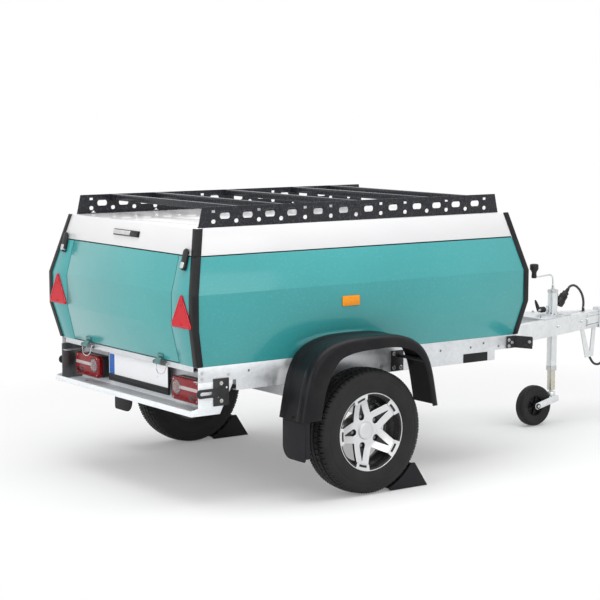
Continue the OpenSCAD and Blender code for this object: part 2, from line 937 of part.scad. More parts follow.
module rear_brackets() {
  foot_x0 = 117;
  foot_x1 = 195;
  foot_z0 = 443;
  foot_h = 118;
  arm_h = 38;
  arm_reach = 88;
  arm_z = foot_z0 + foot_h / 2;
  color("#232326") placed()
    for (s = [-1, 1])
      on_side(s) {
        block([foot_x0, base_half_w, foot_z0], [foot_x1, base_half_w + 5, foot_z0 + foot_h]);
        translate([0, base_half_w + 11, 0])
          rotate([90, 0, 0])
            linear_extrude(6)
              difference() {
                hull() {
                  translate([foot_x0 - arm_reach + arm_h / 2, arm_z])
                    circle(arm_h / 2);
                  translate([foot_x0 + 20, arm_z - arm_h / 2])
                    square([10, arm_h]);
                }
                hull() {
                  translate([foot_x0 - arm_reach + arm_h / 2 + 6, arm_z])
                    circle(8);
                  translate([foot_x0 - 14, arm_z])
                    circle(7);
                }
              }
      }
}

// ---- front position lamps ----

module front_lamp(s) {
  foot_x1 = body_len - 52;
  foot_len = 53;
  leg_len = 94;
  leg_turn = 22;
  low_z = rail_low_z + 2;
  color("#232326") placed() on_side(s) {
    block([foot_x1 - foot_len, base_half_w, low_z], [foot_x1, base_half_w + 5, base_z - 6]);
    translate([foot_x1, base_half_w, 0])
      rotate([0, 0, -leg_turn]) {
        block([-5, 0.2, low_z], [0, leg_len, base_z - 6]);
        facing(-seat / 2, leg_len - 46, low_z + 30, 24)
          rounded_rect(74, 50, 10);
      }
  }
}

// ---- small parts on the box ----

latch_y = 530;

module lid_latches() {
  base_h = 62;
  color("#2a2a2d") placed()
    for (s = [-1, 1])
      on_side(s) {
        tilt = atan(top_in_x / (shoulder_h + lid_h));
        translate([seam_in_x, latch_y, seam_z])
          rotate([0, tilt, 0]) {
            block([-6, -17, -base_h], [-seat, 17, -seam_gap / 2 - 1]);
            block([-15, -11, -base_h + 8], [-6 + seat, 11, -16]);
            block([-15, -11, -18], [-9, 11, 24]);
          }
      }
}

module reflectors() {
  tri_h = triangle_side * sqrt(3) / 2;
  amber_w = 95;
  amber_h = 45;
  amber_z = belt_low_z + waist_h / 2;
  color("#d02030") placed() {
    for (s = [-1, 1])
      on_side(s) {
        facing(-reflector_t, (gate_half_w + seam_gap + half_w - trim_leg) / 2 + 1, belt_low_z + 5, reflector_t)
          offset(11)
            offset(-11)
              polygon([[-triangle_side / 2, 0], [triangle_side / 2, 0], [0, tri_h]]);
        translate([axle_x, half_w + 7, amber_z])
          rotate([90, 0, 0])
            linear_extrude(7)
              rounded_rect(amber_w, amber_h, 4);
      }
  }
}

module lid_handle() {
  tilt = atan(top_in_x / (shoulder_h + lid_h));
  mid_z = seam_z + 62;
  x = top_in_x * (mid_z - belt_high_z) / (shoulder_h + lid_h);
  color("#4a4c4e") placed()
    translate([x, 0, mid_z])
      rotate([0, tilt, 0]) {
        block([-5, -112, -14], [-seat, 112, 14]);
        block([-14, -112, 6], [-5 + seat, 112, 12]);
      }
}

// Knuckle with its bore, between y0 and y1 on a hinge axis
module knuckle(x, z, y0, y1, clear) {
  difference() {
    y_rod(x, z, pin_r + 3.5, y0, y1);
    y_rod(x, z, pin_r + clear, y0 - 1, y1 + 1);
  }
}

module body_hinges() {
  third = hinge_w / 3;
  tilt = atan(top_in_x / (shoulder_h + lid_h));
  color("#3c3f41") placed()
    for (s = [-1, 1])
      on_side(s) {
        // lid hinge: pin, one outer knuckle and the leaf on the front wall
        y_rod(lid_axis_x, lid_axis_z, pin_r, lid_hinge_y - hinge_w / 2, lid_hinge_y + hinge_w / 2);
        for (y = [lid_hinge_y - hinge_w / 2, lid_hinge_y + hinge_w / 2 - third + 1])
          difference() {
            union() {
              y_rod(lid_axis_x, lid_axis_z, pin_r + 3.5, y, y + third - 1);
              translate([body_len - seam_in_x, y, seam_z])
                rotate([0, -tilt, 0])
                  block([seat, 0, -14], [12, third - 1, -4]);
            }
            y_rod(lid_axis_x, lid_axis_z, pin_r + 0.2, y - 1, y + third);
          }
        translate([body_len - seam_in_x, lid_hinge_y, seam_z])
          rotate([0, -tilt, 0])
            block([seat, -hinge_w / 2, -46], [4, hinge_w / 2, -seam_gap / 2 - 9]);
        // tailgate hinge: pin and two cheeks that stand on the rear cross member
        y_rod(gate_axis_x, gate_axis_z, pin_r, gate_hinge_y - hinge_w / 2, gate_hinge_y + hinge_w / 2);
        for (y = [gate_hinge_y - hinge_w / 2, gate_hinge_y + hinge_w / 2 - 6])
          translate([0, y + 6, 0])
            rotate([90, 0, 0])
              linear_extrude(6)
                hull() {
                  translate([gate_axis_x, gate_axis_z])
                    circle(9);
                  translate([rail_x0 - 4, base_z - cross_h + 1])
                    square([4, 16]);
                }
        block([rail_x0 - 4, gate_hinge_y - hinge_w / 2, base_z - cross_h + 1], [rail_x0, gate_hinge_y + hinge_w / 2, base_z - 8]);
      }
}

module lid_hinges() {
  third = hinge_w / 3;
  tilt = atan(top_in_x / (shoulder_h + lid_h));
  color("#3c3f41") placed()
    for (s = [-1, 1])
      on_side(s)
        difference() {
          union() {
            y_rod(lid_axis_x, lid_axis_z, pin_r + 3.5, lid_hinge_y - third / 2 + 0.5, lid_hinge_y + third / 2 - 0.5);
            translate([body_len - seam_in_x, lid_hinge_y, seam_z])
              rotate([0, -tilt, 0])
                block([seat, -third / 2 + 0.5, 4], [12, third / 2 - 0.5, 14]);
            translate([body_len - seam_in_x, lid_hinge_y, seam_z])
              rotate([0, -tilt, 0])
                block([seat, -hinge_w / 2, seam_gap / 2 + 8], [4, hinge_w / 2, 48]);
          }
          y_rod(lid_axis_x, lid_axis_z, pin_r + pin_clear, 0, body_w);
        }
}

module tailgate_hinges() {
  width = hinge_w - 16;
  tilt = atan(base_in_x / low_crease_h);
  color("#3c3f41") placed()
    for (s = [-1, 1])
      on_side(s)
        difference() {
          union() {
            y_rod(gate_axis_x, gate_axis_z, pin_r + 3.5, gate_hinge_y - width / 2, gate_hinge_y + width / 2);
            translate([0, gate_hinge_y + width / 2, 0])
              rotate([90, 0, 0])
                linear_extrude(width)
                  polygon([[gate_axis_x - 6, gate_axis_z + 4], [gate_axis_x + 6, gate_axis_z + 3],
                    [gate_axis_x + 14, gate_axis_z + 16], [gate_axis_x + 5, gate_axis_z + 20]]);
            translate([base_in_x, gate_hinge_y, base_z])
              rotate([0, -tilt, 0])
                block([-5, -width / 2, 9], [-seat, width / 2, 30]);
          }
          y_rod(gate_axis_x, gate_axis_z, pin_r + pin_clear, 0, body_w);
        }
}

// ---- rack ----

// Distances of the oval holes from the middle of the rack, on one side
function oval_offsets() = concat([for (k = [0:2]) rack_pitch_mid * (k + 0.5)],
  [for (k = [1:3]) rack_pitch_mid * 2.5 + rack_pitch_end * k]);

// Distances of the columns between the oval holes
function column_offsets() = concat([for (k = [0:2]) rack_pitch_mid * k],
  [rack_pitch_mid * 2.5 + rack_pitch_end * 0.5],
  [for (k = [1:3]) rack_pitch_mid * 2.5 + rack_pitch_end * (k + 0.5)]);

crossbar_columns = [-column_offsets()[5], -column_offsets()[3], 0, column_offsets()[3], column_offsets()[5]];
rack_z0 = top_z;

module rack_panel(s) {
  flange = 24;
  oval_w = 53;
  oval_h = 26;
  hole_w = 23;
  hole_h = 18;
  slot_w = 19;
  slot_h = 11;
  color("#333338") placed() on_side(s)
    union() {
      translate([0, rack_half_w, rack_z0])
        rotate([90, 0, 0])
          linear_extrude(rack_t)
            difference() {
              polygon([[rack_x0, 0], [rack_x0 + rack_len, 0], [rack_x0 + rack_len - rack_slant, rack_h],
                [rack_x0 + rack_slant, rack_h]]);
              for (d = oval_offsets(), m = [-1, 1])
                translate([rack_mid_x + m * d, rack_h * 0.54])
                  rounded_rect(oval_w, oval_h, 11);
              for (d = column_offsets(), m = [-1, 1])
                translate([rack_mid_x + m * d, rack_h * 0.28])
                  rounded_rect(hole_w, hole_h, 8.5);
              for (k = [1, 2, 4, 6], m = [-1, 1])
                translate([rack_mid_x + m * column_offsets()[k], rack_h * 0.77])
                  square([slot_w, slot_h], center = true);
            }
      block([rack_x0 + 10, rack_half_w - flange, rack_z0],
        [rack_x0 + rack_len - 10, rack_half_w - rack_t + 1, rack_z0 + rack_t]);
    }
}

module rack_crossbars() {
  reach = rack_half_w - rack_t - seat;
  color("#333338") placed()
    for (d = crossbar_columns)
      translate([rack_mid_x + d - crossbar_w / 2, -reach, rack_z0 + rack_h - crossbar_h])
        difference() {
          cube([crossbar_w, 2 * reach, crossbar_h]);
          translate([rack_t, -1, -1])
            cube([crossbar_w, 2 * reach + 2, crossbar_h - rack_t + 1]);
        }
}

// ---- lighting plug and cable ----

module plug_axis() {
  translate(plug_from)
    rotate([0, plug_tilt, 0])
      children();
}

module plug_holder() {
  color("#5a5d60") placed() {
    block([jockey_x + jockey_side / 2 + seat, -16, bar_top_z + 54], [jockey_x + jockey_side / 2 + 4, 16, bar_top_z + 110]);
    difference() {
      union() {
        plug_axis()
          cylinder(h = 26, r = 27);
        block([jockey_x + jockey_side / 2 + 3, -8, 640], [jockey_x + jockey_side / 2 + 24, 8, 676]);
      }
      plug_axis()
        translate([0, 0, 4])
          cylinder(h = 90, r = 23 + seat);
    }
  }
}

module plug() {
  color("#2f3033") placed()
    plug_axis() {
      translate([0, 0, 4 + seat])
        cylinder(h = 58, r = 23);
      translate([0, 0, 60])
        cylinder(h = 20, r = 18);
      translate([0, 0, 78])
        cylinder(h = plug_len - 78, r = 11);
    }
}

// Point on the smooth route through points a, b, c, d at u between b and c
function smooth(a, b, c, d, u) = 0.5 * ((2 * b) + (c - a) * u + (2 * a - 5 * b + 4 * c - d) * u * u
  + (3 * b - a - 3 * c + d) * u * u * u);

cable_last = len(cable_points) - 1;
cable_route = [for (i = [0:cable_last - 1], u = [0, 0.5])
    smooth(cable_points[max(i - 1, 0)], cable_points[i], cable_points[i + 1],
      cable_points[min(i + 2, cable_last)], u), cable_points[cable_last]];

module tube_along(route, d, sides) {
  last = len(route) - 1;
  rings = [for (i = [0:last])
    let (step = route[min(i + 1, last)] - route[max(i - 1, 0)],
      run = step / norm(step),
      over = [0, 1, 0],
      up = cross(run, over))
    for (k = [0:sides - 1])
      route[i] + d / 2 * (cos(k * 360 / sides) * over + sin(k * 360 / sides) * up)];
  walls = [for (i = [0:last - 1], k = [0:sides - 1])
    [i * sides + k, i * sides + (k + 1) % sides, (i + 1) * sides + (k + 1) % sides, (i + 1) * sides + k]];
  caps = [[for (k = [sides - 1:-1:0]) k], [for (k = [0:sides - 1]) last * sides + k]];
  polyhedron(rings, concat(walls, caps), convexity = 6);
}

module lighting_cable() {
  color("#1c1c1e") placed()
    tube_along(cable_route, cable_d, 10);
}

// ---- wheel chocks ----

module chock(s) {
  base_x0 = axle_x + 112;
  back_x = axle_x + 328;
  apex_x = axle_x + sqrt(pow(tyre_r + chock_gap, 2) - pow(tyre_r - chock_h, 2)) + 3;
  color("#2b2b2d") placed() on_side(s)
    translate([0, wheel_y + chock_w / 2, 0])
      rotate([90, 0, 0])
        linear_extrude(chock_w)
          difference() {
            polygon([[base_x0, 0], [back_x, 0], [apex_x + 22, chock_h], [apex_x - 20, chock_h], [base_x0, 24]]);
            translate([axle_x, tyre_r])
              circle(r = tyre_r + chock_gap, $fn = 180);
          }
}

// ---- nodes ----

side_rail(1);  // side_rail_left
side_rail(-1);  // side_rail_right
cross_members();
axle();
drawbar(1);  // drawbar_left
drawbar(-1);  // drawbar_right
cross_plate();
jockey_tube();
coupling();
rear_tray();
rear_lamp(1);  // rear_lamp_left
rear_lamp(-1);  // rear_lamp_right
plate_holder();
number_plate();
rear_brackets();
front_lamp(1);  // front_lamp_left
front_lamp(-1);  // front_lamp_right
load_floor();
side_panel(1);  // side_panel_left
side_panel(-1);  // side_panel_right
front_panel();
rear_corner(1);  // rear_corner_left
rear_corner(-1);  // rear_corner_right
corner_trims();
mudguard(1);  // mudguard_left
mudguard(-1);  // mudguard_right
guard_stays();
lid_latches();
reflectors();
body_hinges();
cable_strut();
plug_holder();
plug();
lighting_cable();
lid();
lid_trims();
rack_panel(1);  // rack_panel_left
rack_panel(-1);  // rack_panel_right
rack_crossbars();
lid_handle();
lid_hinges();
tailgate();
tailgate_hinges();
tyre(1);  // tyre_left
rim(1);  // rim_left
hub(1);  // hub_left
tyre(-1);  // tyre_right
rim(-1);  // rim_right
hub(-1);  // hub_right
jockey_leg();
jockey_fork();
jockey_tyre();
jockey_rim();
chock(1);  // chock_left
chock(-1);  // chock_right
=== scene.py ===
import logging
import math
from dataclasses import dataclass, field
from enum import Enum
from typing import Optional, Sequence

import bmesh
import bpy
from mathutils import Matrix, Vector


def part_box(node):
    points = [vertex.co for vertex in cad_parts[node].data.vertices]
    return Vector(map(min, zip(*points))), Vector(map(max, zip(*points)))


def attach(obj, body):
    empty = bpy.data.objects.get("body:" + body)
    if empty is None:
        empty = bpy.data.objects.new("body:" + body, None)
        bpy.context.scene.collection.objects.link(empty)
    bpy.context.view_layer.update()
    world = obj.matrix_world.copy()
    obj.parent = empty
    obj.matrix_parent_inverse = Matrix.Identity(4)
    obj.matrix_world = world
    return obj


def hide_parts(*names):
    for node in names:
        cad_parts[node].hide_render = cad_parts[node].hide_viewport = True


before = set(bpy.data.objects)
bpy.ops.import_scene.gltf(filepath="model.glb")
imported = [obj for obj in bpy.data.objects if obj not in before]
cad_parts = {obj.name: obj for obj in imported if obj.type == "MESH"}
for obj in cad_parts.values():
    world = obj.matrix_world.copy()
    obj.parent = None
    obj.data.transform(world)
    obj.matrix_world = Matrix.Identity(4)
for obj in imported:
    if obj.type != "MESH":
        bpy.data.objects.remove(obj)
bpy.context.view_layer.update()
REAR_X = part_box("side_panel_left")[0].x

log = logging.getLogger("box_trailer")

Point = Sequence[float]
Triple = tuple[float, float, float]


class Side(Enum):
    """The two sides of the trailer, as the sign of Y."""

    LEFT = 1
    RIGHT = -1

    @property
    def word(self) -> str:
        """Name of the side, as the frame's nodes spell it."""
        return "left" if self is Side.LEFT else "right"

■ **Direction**
Emit only the lines from the one containing "tailgate_hinges();" through the one containing "points = [vertex.co", copied exactly.

■ **Answer to the problem**
tailgate_hinges();
tyre(1);  // tyre_left
rim(1);  // rim_left
hub(1);  // hub_left
tyre(-1);  // tyre_right
rim(-1);  // rim_right
hub(-1);  // hub_right
jockey_leg();
jockey_fork();
jockey_tyre();
jockey_rim();
chock(1);  // chock_left
chock(-1);  // chock_right
=== scene.py ===
import logging
import math
from dataclasses import dataclass, field
from enum import Enum
from typing import Optional, Sequence

import bmesh
import bpy
from mathutils import Matrix, Vector


def part_box(node):
    points = [vertex.co for vertex in cad_parts[node].data.vertices]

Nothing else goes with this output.